途上国市民と交流する日本の市民の体験や意見を重視することが、これからのODA実施においても重視されなければならない。
政府はともすると、ODAへの国民意識は低いという認識にとらわれがちであるが、それは、政府ベースの時代遅れの国際協力を死守しているだけで、市民は市民流の考えで国際協力を黙々と進めたいとしている。政府にはそうした市民ベースの国際協力をちゃんと評価していないから、認識がズレてくる。
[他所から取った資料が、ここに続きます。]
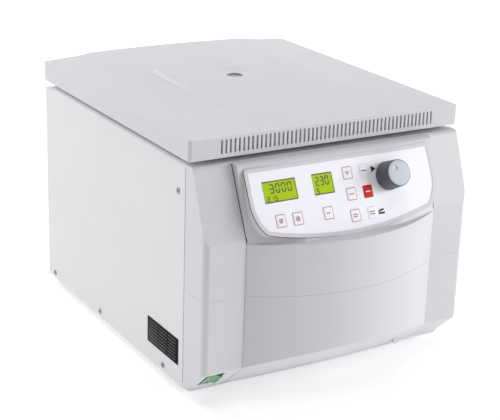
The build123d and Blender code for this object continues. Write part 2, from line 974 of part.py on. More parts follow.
with BuildPart() as hinge_brackets:
    for side in (-1, 1):
        for hand in (-1, 1):
            ear_x = side * hinge_spacing + hand * (arm_width / 2 + key_gap + ear_width / 2)
            with BuildSketch(Plane.YZ.offset(ear_x - ear_width / 2)):
                with Locations((hinge_y, hinge_z)):
                    Circle(hinge_eye_radius)
                with Locations((hinge_y, ledge_top)):
                    Rectangle(2 * hinge_eye_radius, hinge_height, align=(Align.CENTER, Align.MIN))
                with Locations((hinge_y, hinge_z)):
                    Circle(hinge_pin_radius, mode=Mode.SUBTRACT)
            extrude(amount=ear_width)
write(hinge_brackets.part, "hinge_brackets")

pin_length = arm_width + 2 * (key_gap + ear_width + pin_overhang)
with BuildPart() as hinge_pins:
    for side in (-1, 1):
        with BuildSketch(Plane.YZ.offset(side * hinge_spacing - pin_length / 2)):
            with Locations((hinge_y, hinge_z)):
                Circle(hinge_pin_radius)
        extrude(amount=pin_length)
write(hinge_pins.part, "hinge_pins")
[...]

だから、政府は第3次「ODA大綱(開発協力大網)」でも明示している市民レベルの国際協力や国際交流を重視して、彼らの提案を検討して、新しいスタイルの国際協力に目を向けるべきである。
古色蒼然としたODA
現在、外務省が提案し、JICAが実施している中小企業海外展開支援があるが、これなどは日本の地方と開発途上国との人と技術の交流というアングルから見ると、新たな庶民交流の成果が見えてくる。それは日本の地域都市と開発途上国地域都市との経済・人的交流としてODAの新しい局面が見えてくる。それはまた、日本の地方創生にも役立つし、それだけ日本の地域住民を巻き込んだ市民交流としての役割が高まる可能性もある。
ODAは言うまでもなく、納税者によって維持されている。ならば、もう少し納税者側に立脚した、新しいODA実施政策が発案されてもよい。今のODA実施政策は、納税者不在と言っても過言ではない。
筆者は、常に官民連携のODAを主張しているが、それは企業のみならず、国民、市民を巻き込んだ連携であって、経済的な連携だけを意味するものではない。新しいODAは市民の提案を巻き込んだ国民、市民レベルの官民連携型協力へ一刻も早く転換すべきである。
そのうち、税金だけに依存するODA(実際は大幅に削減されているが)から、市民型協力を大きく展開することで、政府ODA予算も加え、一市民や一企業の寄付をも統合して、政府のODA予算を凌駕した「国民協力基金」が創設され、市民参加レベルの開発途上国との交流や協力が大いに発展するという、夢が夢でなくなる時代がくるかもしれない。
もう筆者も古いが、わが国のODA政策もJICAなど実施機関も、古色蒼然とした世界に住んでいると言ってもよいだろう。もう古い衣をぬぎ捨てる時代がそこまで来ている。